All, however, is not always quite what it seems. For the commedia dell’arte painted faces of Ferrando and Guglielmo are there to start with: visitors, perhaps, from beyond, yet also in need of external transformation – in Tristan, it would be a potion – in order to reveal themselves. Interactions between characters, like those between different chemical elements, are minutely observed, rendering us experimenters of our own, again whether we like it or not. (At least, so long as we watch and listen.) One of the problems some people, not unreasonably, seem to have with this opera is not always appreciating the level of parody, verbal and musical. And so, when Fiordiligi stands on a chair to assume her pose for ‘Come scoglio’, that cruel, loving, and in every sense ravishing seria parody, she initially falters, almost falling (not, I hasten to add, vocally). The watching lovers laugh, and she resumes. All is not quite what it seems, or perhaps it is. That is largely up to us, yet within the framework constructed – or rather within the different, intersecting frameworks constructed, by Alfonso and Despina, by Mozart and Da Ponte, and by production and performers; as well, of course, as that constructed by our own experiences, thoughts, and emotions. We are led to deconstruct that terrifying final ‘moral’ ourselves, Mozart’s brusque neo-Classicism the only possible response to Da Ponte’s seemingly straight hymn to reason. If we do not think about, do not feel its numerous contradictions, we have no one to blame but ourselves – not unlike the characters themselves. Is all perhaps precisely what it seems? Yes and no.

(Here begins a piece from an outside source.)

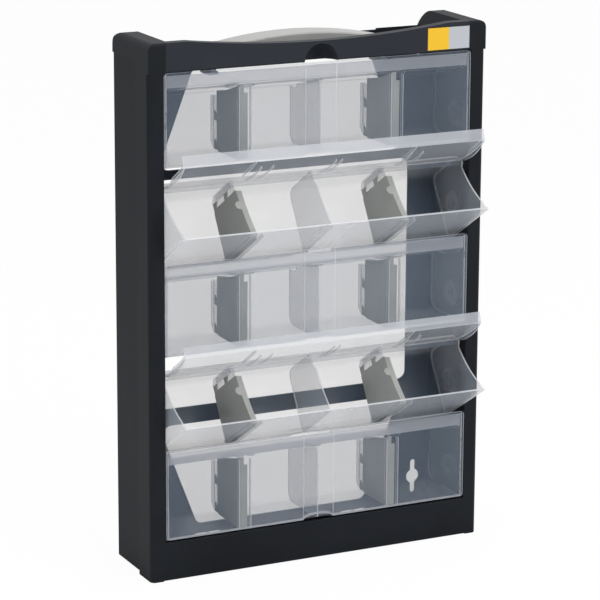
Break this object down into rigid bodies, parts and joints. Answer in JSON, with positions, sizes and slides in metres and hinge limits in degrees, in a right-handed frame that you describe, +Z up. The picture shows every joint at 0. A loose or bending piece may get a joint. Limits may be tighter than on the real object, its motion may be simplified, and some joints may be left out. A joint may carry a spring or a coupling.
{
  "type": "parts bin cabinet",
  "caption": "Tall narrow parts cabinet with rows of clear bins that tilt forward, each with a flap lid and removable dividers, and a lifting carry handle.",
  "frame": {"origin": "middle of the footprint of the housing, on the surface that it stands on", "axes": "+X to the cabinet's right as seen from the front, -Y out of the front, +Z up"},
  "size_m": [0.4094, 0.1468, 0.6005],
  "materials": {
    "housing_plastic": "fine textured anthracite",
    "clear_plastic": "clear, slightly cloudy",
    "divider_plastic": "light grey, satin",
    "handle_plastic": "grey, satin",
    "bearing_plastic": "dark grey",
    "screw_steel": "zinc plated",
    "label_film": "coated"
  },
  "bodies": {
    "cabinet": {"sill": "housing_plastic", "top_rail": "housing_plastic", "base_panel": "housing_plastic", "back_panel": "housing_plastic", "top_tray": "housing_plastic", "label_plate": "label_film", "frame_stile_right": "housing_plastic", "frame_stile_left": "housing_plastic", "side_shell_right": "housing_plastic", "side_shell_left": "housing_plastic", "corner_cap_right": "housing_plastic", "corner_cap_left": "housing_plastic", "pivot_bearings_right": "bearing_plastic", "pivot_bearings_left": "bearing_plastic", "frame_screws_right": "screw_steel", "frame_screws_left": "screw_steel"},
    "carry_handle": {"carry_handle": "handle_plastic"},
    "bin_1": {"bin_1": "clear_plastic", "divider_1_left": "divider_plastic", "divider_1_right": "divider_plastic"},
    "lid_1": {"lid_1": "clear_plastic"},
    "bin_2": {"bin_2": "clear_plastic", "divider_2_left": "divider_plastic", "divider_2_right": "divider_plastic"},
    "lid_2": {"lid_2": "clear_plastic"},
    "bin_3": {"bin_3": "clear_plastic", "divider_3_left": "divider_plastic", "divider_3_right": "divider_plastic"},
    "lid_3": {"lid_3": "clear_plastic"},
    "bin_4": {"bin_4": "clear_plastic", "divider_4_left": "divider_plastic", "divider_4_right": "divider_plastic"},
    "lid_4": {"lid_4": "clear_plastic"},
    "bin_5": {"bin_5": "clear_plastic", "divider_5_left": "divider_plastic", "divider_5_right": "divider_plastic"},
    "lid_5": {"lid_5": "clear_plastic"}
  },
  "joints": [
    {"name": "bin_1_tilt", "type": "hinge", "parent": "cabinet", "child": "bin_1", "pos_m": [0, -0.0145, 0.491], "axis": [1, 0, 0], "range_deg": [0, 58.5]},
    {"name": "lid_1_flap", "type": "hinge", "parent": "bin_1", "child": "lid_1", "pos_m": [0, 0.019, 0.5335], "axis": [1, 0, 0], "range_deg": [-75.5, 0]},
    {"name": "bin_2_tilt", "type": "hinge", "parent": "cabinet", "child": "bin_2", "pos_m": [0, -0.0145, 0.3863], "axis": [1, 0, 0], "range_deg": [-58.5, 0]},
    {"name": "lid_2_flap", "type": "hinge", "parent": "bin_2", "child": "lid_2", "pos_m": [0, -0.03323, 0.43707], "axis": [1, 0, 0], "range_deg": [0, 75.5]},
    {"name": "bin_3_tilt", "type": "hinge", "parent": "cabinet", "child": "bin_3", "pos_m": [0, -0.0145, 0.2816], "axis": [1, 0, 0], "range_deg": [0, 58.5]},
    {"name": "lid_3_flap", "type": "hinge", "parent": "bin_3", "child": "lid_3", "pos_m": [0, 0.019, 0.3241], "axis": [1, 0, 0], "range_deg": [-75.5, 0]},
    {"name": "bin_4_tilt", "type": "hinge", "parent": "cabinet", "child": "bin_4", "pos_m": [0, -0.0145, 0.1769], "axis": [1, 0, 0], "range_deg": [-58.5, 0]},
    {"name": "lid_4_flap", "type": "hinge", "parent": "bin_4", "child": "lid_4", "pos_m": [0, -0.03323, 0.22767], "axis": [1, 0, 0], "range_deg": [0, 75.5]},
    {"name": "bin_5_tilt", "type": "hinge", "parent": "cabinet", "child": "bin_5", "pos_m": [0, -0.0145, 0.0722], "axis": [1, 0, 0], "range_deg": [0, 58.5]},
    {"name": "lid_5_flap", "type": "hinge", "parent": "bin_5", "child": "lid_5", "pos_m": [0, 0.019, 0.1147], "axis": [1, 0, 0], "range_deg": [-75.5, 0]},
    {"name": "handle_lift", "type": "slide", "parent": "cabinet", "child": "carry_handle", "axis": [0, 0, 1], "range_m": [0, 0.012]}
  ],
  "couplings": [
    {"joint": "lid_1_flap", "follows": "bin_1_tilt", "ratio": -1.2889},
    {"joint": "lid_2_flap", "follows": "bin_2_tilt", "ratio": -1.2889},
    {"joint": "lid_3_flap", "follows": "bin_3_tilt", "ratio": -1.2889},
    {"joint": "lid_4_flap", "follows": "bin_4_tilt", "ratio": -1.2889},
    {"joint": "lid_5_flap", "follows": "bin_5_tilt", "ratio": -1.2889}
  ]
}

For it is Mozart above all who renders this opera such a necessary agony. And it is the musicians who – with the greatest respect to truly excellent work from everyone else involved, whether in the theatre, behind the scenes, or somewhere in between – who ultimately bring that into life. The City of London Sinfonia offered us gorgeous musical sado-masochism, woodwind one might almost literally have been willing to die for, strings incisive yet far from without warmth of their own. Dane Lam’s tempi began on the quick side, never unreasonably so, yet indicative of an approach one might too readily have taken to be partial. For, as the drama progressed, as the characters achieved greater delineation, so did temporal differentiation. Lam’s was a reading that knew where it was going, and thus could afford to take time on the way – in, for instance, a heartrending ‘Un aura amoroso’.
Not that that would have been heartrending without an estimable Ferrando, of course; that was not, happily, something we needed to put to the test, Nick Pritchard balancing with apparent ease the demands of line and variegation. So too did Nicholas Lester’s Guglielmo, the bitterness of his disillusion moving indeed, his ‘journey’ perhaps the greatest of all. Eleanor Dennis and Kitty Whately likewise proved almost infinitely capable both of sisterly affinity and dramatic disentanglement. So many attributes – sorrow and joy, honour and temptation, simplicity and complexity – were revealed as sides of the same experimental coin. Lines, unadorned or subtly ornamented, exuded both clarity and warmth. We knew them, and yet did not. Sarah Tynan’s Despina was very much the musical catalyst, her cynicism and her sense of fun both vividly portrayed. If Peter Coleman Wright’s pitch was sometimes a little approximate, he brought important dramatic truths to his portrayal of Don Alfonso – perhaps not unlike Francesco Bussani, first in his line. The chorus, well trained, by Richard Harker, could hardly have done more to bring their roles, individual and collective, to life.
There is method in the madness one feels at the close; there has to be. And yet, quite rightly, there remains mystery too. Or, in the ruminations of another operatic character, forced to confront truths of existence he might rather not – at least not too often: ‘Ein Kobold half wohl da:/Ein Glühwurm fand sein Weibchen nicht; der hat den Schaden angericht’t.’ Was Sachs just rephrasing the question? Probably. Are we? Almost certainly. That does not, however, mean that we are not confronting it, that we need not do so. Mozart leads us to Wagner, as well as Wagner to Mozart.